In this morning’s reading from his letter to the Colossians, Paul gets at the egalitarian implications of the life, death, and resurrection of Jesus. The Christ event has erased all human distinctions. As he says, “And you who were once estranged and hostile in mind, doing evil deeds, he has now reconciled in his fleshly body through death, so as to present you holy and blameless and irreproachable before him.” [Colossians 1.2—22] Therefore, Paul is announcing what he calls “the mystery that has been hidden throughout the ages and generations but has now been revealed to his saints.” [Colossians 1.26] And the center of this mystery concerns the way God has called a community together called the church that assigns Jews and Gentiles absolute equality with each other. In the ancient world’s terms, such a community was unimaginable. The Roman world lived and died by hard fixed categories: Roman/Greek, slave/free, male/female. Those categories were seen as part of the fabric of reality itself. But now reality seemed to be changing. God was calling together a body whose members left their categories at the door. So the existence of the church is itself a sign of the new thing that God is doing. If God can erase the boundary between Gentile and Jew, God can do anything.

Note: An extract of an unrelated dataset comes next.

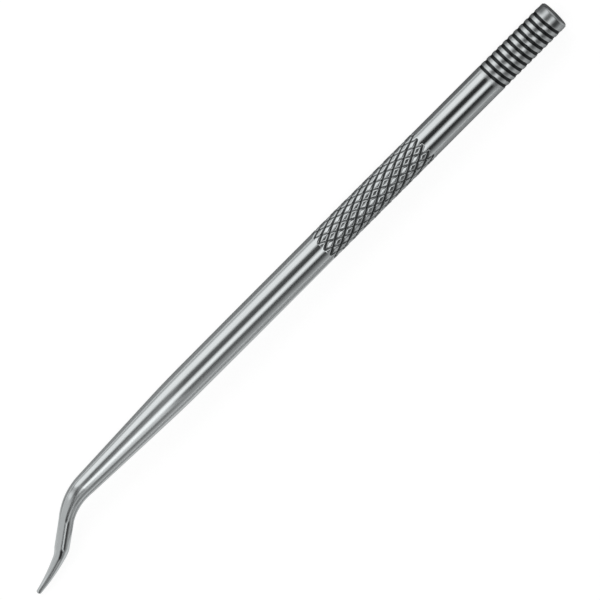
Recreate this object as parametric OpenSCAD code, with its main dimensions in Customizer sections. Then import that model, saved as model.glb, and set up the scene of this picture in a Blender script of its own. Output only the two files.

I have never heard a sermon on this Gospel story of Mary and Martha that didn’t make somebody mad. The old version of the “Mary and Martha” sermon was infuriating because it seemed to make Jesus say that people who work hard aren’t as spiritual as those who sit back and relax. It’s clear, at least to me, that Jesus is not saying that. But what he is saying—about the radical equality of all people before God—can be equally infuriating, especially if you’ve grown up in a culture where you assumed that some kinds of people were made to work in the kitchen and others to sit at the Master’s feet.

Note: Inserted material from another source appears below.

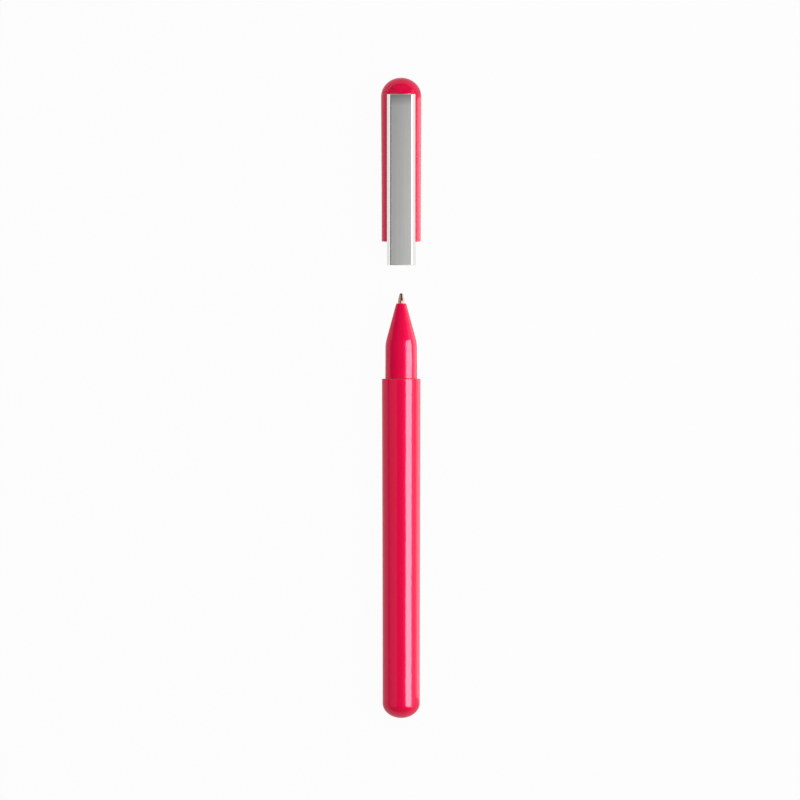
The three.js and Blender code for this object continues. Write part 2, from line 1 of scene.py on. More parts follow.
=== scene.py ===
import json
import math
import bmesh
import bpy
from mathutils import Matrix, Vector


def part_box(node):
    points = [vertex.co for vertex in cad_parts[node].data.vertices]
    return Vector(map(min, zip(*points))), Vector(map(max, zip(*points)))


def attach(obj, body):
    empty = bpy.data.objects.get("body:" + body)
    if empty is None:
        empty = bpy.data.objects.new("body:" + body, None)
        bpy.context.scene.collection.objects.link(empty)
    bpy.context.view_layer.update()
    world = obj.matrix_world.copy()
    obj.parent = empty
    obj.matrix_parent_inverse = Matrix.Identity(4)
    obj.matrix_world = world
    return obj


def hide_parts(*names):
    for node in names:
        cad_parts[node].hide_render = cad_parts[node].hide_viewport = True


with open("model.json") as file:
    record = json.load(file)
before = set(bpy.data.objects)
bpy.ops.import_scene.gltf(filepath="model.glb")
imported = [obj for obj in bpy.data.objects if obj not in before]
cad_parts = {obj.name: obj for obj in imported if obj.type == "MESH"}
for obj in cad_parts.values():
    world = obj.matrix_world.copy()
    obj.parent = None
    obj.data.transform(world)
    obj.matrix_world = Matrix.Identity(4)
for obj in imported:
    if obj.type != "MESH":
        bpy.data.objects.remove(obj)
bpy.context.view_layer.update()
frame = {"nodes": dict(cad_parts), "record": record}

mm = 0.001
hair = 0.001  # in millimetres: less than this is the same place

# The pen lies along Y. Profiles give the distance from its axis and from the end of its tail,
# in millimetres.
barrelLow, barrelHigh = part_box("barrel")
tailAt = barrelLow.y
axisHeight = (barrelLow.z + barrelHigh.z) / 2
print("frame loaded:", len(frame["nodes"]), "nodes")


# Helpers
def addObject(name, data):
    thing = bpy.data.objects.new(name, data)
    bpy.context.scene.collection.objects.link(thing)
    return thing


def meshFrom(name, work):
    mesh = bpy.data.meshes.new(name)
    work.to_mesh(mesh)
    work.free()
    return mesh


def addNode(tree, kind, inputs=None, **settings):
    node = tree.nodes.new(kind)
    for key, value in settings.items():
        setattr(node, key, value)
    for key, value in (inputs or {}).items():
        if isinstance(value, bpy.types.NodeSocket):
            tree.links.new(value, node.inputs[key])
        else:
            node.inputs[key].default_value = value
    return node


def link(start, end):
    end.id_data.links.new(start, end)


def calc(operation, first, second=0.0, clamp=False):
    # its node goes into the tree that its sockets are in
    sockets = [value for value in (first, second) if isinstance(value, bpy.types.NodeSocket)]
    settings = {"operation": operation, "use_clamp": clamp}
    return addNode(sockets[0].id_data, "ShaderNodeMath", {0: first, 1: second}, **settings).outputs[0]


def plus(first, second, clamp=False):
    return calc("ADD", first, second, clamp)


def minus(first, second, clamp=False):
    return calc("SUBTRACT", first, second, clamp)


def times(first, second, clamp=False):
    return calc("MULTIPLY", first, second, clamp)


def over(first, second, clamp=False):
    return calc("DIVIDE", first, second, clamp)


def split(vector):
    return addNode(vector.id_data, "ShaderNodeSeparateXYZ", {0: vector}).outputs


def join(tree, parts):
    return addNode(tree, "ShaderNodeCombineXYZ", parts).outputs[0]


def noise(where, scale, detail):
    settings = {"Vector": where, "Scale": scale, "Detail": detail}
    return addNode(where.id_data, "ShaderNodeTexNoise", settings).outputs[0]


def openTree(name, kind, inputs, outputs):
    tree = bpy.data.node_groups.new(name, kind)
    for label, socketType, default in inputs:
        socket = tree.interface.new_socket(label, in_out="INPUT", socket_type=socketType)
        if default is not None:
            socket.default_value = default
    for label, socketType in outputs:
        tree.interface.new_socket(label, in_out="OUTPUT", socket_type=socketType)
    return tree, tree.nodes.new("NodeGroupInput").outputs, tree.nodes.new("NodeGroupOutput").inputs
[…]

The longer I live and work and pray in the church, the longer it seems to me that the deeply egalitarian thing that Thecla and Paul were on to was the sign that they got what Jesus was talking about. If you enjoy certain advantages bestowed by your culture, it is at first challenging to hear that people unlike you in their external markers might also be called to share your status. Jesus did not come to reinforce our cultural habits. Instead, he proclaims the reign of God as a creative alternative to “the way we’ve always done it”. Because the way we’ve always done it usually deems somebody a winner and somebody else a loser. But the church, says Paul, doesn’t work that way. It’s a community where people can explore their gifts and exercise their ministries regardless of where they fit in the world’s social hierarchy. One of the first Popes [Callistus I] was a household slave.
Human categories, as important as they are to us, finally mean much more to us than they do to God. Accustomed as we are to describing ourselves in certain categorical ways, we are always surprised to learn that, when God looks at us, we are seen not according to what social, ethnic, or other category we fall into but in the light of the divine image which each of us uniquely reflects. Mary and Thecla dared to see themselves as beloved human beings made in the image of God and bearing the image of Christ. And seeing themselves that way they offered themselves to God and the world. It was their self-offering, not their category, that finally mattered. And that’s why we remember and honor them to this day.
It was Mary’s shrewd critique of Palestinian Jewish culture to take her place with the men, where the teaching was going on. It was Thecla’s apostolic insight that she needed to cut her hair so she could exercise her own God-given authority. As we gather this morning to give thanks at God’s table, let us celebrate the life and ministry and of Thecla, of Mary before her, and of the countless Theclas and Marys who have striven to live out their response to Jesus in the way that fits them best. And let’s celebrate the Marthas—those who find their authentic existence living within the confines of established roles. The good news that Mary and Martha and Thecla bring us this morning is that God sees and knows us as we are. Regardless of how others would define you, when God looks at you all those other status markers mean nothing at all. You are free to live your life in ways that may puzzle the world or may even surprise yourself. In spite of what their culture told them, Mary dared to sit at Jesus’s feet and Thecla dared to preach the Gospel. They refused to let their cultural roles or family expectations define them. Male or female, what might their witness mean for you? How might you be set free from roles and expectations not authentic to who you actually are?
It is o.k. to be who God has made and called you to be—even if being that surprises and shocks the world. It is o.k. to be a woman with authority, a man who does the household chores. Surprising as it may sound to English men, it is even o.k. to be an English woman bishop. Thecla and Mary have shown us how God calls us to live our lives beyond categories. Let us pray and work for the courage to live into the equality and freedom of that blessing. Amen.